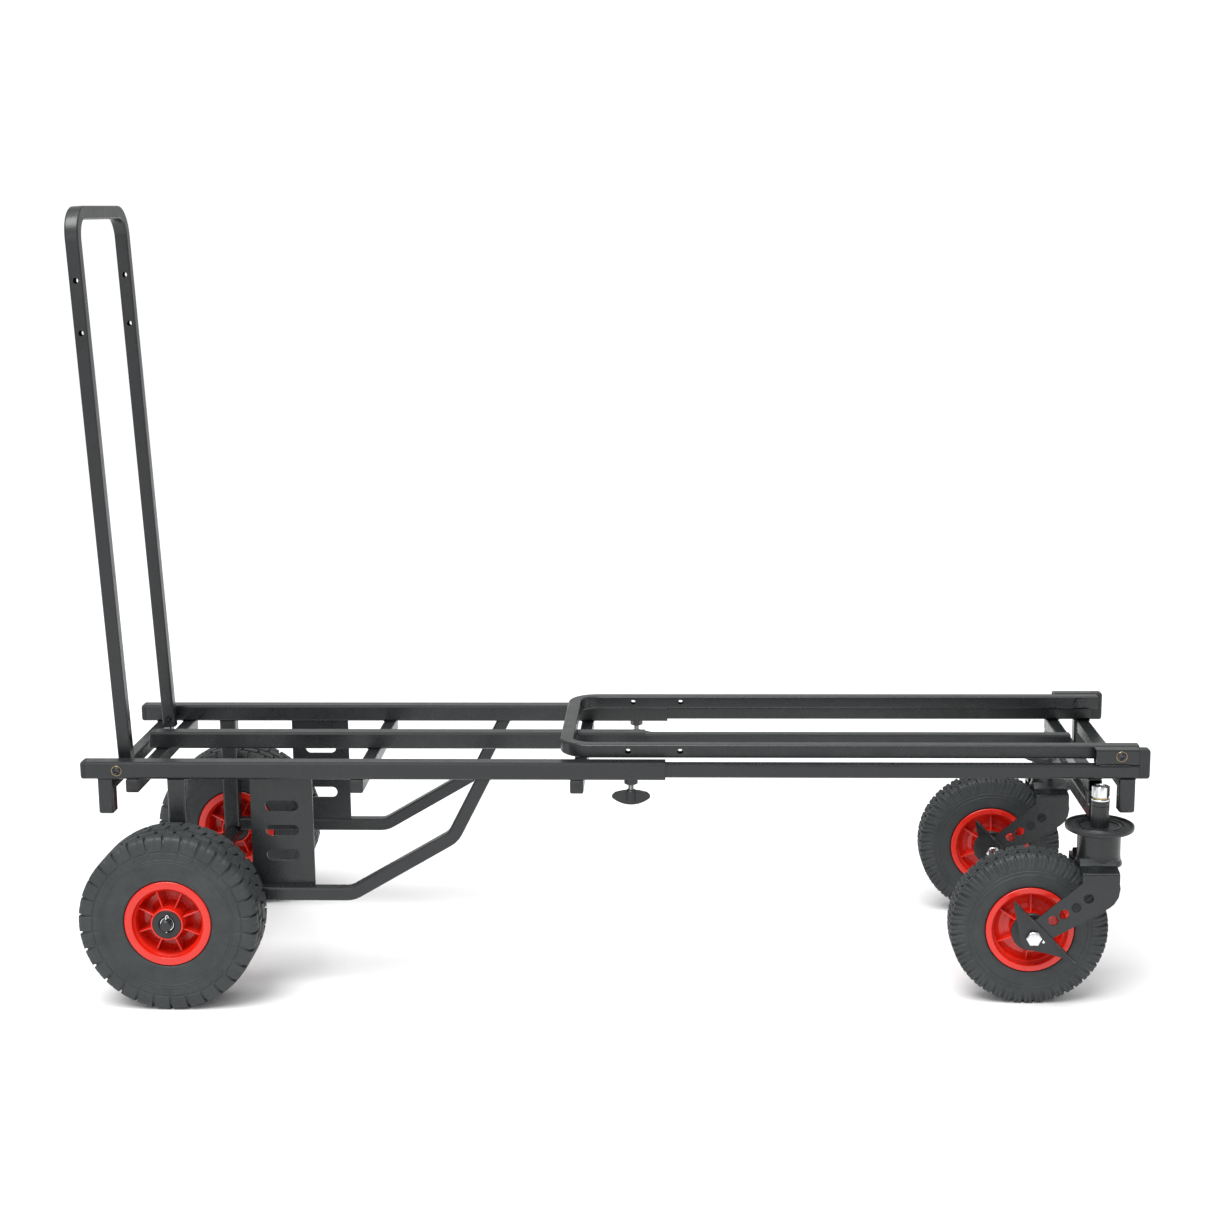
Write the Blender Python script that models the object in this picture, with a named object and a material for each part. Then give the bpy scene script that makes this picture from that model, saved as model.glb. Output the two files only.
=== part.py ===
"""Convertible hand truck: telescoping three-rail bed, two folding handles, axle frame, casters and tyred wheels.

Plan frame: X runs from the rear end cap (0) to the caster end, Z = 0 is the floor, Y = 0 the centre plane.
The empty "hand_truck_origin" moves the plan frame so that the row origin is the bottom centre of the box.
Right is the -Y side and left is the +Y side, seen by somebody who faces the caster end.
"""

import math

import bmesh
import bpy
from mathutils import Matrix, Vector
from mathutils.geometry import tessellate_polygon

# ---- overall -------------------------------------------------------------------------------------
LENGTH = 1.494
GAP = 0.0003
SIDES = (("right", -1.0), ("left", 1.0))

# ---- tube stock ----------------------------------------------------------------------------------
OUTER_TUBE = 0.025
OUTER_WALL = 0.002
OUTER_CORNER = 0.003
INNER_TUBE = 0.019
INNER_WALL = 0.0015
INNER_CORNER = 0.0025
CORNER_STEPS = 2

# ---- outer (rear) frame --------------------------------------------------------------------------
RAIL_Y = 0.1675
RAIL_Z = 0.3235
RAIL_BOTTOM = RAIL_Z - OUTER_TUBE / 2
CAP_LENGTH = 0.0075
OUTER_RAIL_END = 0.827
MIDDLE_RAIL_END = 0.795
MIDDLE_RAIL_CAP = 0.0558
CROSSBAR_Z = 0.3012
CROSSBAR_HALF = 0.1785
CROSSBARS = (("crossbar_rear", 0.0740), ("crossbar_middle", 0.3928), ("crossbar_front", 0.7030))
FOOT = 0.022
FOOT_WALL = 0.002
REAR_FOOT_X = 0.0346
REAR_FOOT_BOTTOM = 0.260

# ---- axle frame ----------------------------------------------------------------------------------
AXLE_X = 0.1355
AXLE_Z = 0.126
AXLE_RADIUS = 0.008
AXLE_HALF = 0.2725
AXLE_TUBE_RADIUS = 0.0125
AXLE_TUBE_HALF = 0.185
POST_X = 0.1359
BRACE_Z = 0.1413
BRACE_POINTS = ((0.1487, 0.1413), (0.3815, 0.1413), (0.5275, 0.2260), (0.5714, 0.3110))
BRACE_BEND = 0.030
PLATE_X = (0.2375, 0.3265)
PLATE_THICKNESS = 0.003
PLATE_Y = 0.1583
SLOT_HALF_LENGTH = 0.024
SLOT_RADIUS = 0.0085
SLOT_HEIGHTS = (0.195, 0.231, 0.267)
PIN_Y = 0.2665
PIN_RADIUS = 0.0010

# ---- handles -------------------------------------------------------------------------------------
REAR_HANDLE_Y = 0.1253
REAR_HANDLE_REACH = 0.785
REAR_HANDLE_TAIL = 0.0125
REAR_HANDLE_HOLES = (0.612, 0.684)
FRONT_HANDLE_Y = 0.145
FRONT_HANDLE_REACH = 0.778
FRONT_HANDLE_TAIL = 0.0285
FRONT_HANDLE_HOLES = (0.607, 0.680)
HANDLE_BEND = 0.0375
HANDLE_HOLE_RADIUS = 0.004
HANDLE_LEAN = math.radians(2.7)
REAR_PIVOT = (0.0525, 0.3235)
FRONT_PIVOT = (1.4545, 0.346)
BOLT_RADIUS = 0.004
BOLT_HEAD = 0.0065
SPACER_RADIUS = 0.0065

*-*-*

» **Task objective**:
Extract each line from the listing above, please, and repeat it exactly.

» **Result for this exercise**:
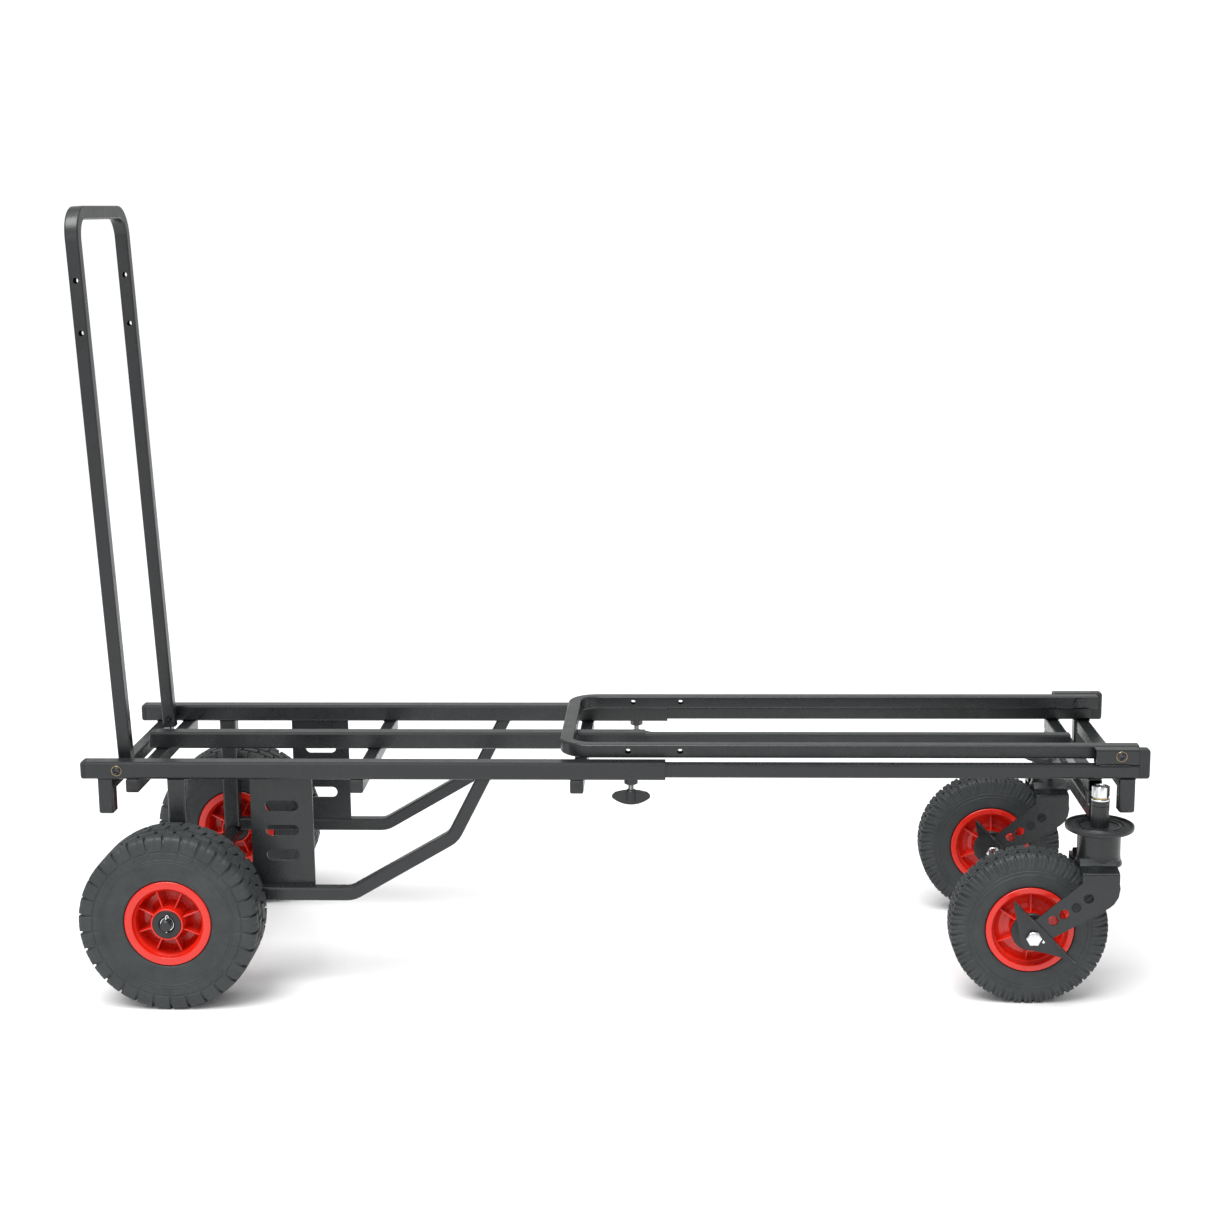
Write the Blender Python script that models the object in this picture, with a named object and a material for each part. Then give the bpy scene script that makes this picture from that model, saved as model.glb. Output the two files only.
=== part.py ===
"""Convertible hand truck: telescoping three-rail bed, two folding handles, axle frame, casters and tyred wheels.

Plan frame: X runs from the rear end cap (0) to the caster end, Z = 0 is the floor, Y = 0 the centre plane.
The empty "hand_truck_origin" moves the plan frame so that the row origin is the bottom centre of the box.
Right is the -Y side and left is the +Y side, seen by somebody who faces the caster end.
"""

import math

import bmesh
import bpy
from mathutils import Matrix, Vector
from mathutils.geometry import tessellate_polygon

# ---- overall -------------------------------------------------------------------------------------
LENGTH = 1.494
GAP = 0.0003
SIDES = (("right", -1.0), ("left", 1.0))

# ---- tube stock ----------------------------------------------------------------------------------
OUTER_TUBE = 0.025
OUTER_WALL = 0.002
OUTER_CORNER = 0.003
INNER_TUBE = 0.019
INNER_WALL = 0.0015
INNER_CORNER = 0.0025
CORNER_STEPS = 2

# ---- outer (rear) frame --------------------------------------------------------------------------
RAIL_Y = 0.1675
RAIL_Z = 0.3235
RAIL_BOTTOM = RAIL_Z - OUTER_TUBE / 2
CAP_LENGTH = 0.0075
OUTER_RAIL_END = 0.827
MIDDLE_RAIL_END = 0.795
MIDDLE_RAIL_CAP = 0.0558
CROSSBAR_Z = 0.3012
CROSSBAR_HALF = 0.1785
CROSSBARS = (("crossbar_rear", 0.0740), ("crossbar_middle", 0.3928), ("crossbar_front", 0.7030))
FOOT = 0.022
FOOT_WALL = 0.002
REAR_FOOT_X = 0.0346
REAR_FOOT_BOTTOM = 0.260

# ---- axle frame ----------------------------------------------------------------------------------
AXLE_X = 0.1355
AXLE_Z = 0.126
AXLE_RADIUS = 0.008
AXLE_HALF = 0.2725
AXLE_TUBE_RADIUS = 0.0125
AXLE_TUBE_HALF = 0.185
POST_X = 0.1359
BRACE_Z = 0.1413
BRACE_POINTS = ((0.1487, 0.1413), (0.3815, 0.1413), (0.5275, 0.2260), (0.5714, 0.3110))
BRACE_BEND = 0.030
PLATE_X = (0.2375, 0.3265)
PLATE_THICKNESS = 0.003
PLATE_Y = 0.1583
SLOT_HALF_LENGTH = 0.024
SLOT_RADIUS = 0.0085
SLOT_HEIGHTS = (0.195, 0.231, 0.267)
PIN_Y = 0.2665
PIN_RADIUS = 0.0010

# ---- handles -------------------------------------------------------------------------------------
REAR_HANDLE_Y = 0.1253
REAR_HANDLE_REACH = 0.785
REAR_HANDLE_TAIL = 0.0125
REAR_HANDLE_HOLES = (0.612, 0.684)
FRONT_HANDLE_Y = 0.145
FRONT_HANDLE_REACH = 0.778
FRONT_HANDLE_TAIL = 0.0285
FRONT_HANDLE_HOLES = (0.607, 0.680)
HANDLE_BEND = 0.0375
HANDLE_HOLE_RADIUS = 0.004
HANDLE_LEAN = math.radians(2.7)
REAR_PIVOT = (0.0525, 0.3235)
FRONT_PIVOT = (1.4545, 0.346)
BOLT_RADIUS = 0.004
BOLT_HEAD = 0.0065
SPACER_RADIUS = 0.0065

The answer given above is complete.